Object modeling scripts
::::::::

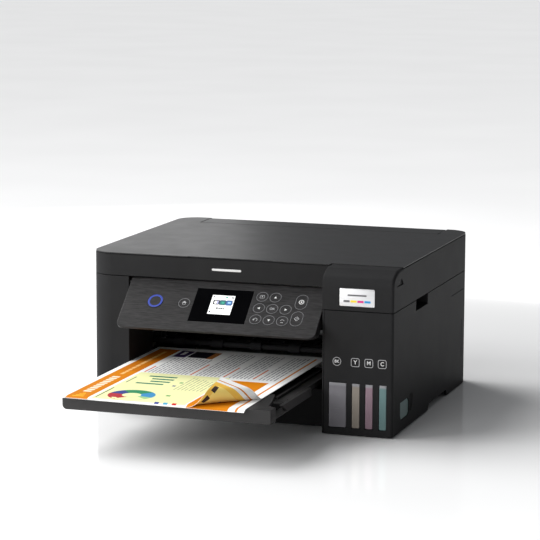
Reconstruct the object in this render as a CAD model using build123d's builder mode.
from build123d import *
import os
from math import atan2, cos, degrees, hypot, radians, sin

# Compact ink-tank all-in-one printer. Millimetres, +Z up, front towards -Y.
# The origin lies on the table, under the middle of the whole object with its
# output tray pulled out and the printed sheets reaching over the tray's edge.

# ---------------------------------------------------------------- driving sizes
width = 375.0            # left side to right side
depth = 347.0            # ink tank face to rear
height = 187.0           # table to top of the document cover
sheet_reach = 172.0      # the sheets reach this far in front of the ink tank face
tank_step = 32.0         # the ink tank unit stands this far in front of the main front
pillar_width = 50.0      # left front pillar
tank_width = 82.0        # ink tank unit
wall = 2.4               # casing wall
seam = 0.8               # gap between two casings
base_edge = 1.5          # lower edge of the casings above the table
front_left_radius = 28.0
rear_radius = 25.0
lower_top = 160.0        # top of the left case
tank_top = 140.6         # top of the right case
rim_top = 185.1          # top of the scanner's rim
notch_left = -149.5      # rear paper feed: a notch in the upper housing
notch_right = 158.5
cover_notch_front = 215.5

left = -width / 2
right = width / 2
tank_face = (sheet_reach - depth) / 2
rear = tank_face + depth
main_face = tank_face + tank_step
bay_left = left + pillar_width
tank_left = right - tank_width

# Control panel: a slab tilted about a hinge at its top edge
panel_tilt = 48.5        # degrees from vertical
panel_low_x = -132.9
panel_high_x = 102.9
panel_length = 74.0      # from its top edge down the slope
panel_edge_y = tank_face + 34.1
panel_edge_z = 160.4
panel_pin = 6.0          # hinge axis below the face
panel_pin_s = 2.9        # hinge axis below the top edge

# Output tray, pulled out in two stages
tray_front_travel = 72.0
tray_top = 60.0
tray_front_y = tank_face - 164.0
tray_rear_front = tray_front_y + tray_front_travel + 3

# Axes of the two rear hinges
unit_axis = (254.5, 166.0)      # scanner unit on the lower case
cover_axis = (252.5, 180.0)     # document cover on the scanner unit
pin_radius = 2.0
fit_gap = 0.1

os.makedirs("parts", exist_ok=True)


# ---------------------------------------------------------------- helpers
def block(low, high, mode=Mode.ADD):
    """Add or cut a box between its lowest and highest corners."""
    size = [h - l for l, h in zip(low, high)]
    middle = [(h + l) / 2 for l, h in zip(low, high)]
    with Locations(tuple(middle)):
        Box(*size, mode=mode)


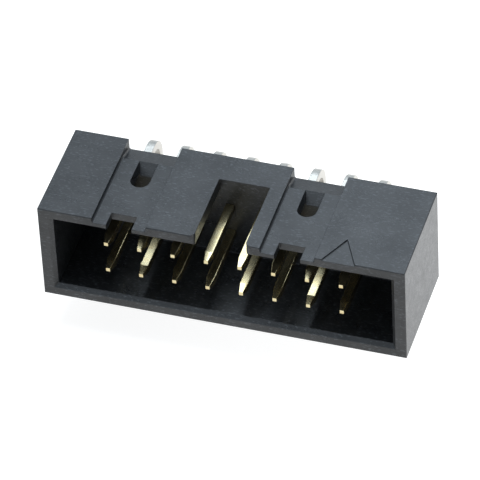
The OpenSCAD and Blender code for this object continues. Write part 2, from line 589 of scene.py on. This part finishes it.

::::::::

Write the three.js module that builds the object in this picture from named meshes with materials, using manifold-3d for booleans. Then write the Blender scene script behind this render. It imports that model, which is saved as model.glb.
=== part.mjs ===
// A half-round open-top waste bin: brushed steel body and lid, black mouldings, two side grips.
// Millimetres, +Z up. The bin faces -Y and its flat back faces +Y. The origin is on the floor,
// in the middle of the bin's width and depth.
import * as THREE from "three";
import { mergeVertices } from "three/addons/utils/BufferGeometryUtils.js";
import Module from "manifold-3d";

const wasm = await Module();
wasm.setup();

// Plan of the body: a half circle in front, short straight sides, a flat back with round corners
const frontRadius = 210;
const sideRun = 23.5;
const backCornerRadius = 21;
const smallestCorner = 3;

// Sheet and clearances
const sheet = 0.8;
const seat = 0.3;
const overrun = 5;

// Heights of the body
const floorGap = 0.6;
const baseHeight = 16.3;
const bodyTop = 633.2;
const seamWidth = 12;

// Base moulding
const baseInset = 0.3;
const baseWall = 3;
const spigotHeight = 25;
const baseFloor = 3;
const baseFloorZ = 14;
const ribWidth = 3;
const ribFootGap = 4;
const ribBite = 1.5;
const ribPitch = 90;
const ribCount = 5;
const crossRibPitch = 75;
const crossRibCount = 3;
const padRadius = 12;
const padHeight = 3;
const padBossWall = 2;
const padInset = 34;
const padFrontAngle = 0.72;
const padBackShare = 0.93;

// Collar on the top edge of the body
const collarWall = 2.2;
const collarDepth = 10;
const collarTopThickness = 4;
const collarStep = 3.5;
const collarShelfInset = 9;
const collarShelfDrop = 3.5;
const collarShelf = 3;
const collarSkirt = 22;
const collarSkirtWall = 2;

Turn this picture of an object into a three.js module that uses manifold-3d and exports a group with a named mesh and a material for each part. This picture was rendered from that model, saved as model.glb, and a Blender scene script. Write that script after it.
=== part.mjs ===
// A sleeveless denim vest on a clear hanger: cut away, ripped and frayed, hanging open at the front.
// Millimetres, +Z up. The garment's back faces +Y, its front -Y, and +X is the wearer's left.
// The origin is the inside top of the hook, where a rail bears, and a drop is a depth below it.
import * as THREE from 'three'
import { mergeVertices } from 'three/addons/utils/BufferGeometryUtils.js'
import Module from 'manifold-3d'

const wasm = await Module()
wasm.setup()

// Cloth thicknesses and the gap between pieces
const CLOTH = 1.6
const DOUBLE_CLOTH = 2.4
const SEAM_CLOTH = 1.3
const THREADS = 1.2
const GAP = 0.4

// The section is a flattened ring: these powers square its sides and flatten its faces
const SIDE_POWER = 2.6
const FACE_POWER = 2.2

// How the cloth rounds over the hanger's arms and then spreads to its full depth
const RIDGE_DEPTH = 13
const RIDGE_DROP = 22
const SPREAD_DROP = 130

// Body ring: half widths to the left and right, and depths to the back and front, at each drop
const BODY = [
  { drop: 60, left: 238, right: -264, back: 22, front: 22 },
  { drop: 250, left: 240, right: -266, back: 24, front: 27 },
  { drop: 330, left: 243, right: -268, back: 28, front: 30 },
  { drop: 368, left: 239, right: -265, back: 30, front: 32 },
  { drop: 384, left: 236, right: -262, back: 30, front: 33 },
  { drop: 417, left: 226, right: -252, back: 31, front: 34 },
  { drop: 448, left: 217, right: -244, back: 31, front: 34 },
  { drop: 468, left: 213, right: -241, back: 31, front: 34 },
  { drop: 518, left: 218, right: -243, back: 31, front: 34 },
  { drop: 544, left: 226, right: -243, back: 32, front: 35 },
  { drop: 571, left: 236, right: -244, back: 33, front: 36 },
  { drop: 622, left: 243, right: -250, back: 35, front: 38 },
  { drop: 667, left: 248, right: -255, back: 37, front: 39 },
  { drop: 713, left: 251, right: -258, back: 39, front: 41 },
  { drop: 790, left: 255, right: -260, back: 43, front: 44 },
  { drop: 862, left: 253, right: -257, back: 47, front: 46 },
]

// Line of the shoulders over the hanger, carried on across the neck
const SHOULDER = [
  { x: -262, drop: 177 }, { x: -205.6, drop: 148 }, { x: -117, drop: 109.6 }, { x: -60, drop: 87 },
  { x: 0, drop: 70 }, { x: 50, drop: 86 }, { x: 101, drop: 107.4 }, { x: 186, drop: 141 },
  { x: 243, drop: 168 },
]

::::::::

**WORK TO BE COMPLETED:**
The lines to extract from the data above begin with the line containing "Reconstruct the object" and end with the line containing "from math import". Extract them exactly, including both.

**THE ANSWER:**
Reconstruct the object in this render as a CAD model using build123d's builder mode.
from build123d import *
import os
from math import atan2, cos, degrees, hypot, radians, sin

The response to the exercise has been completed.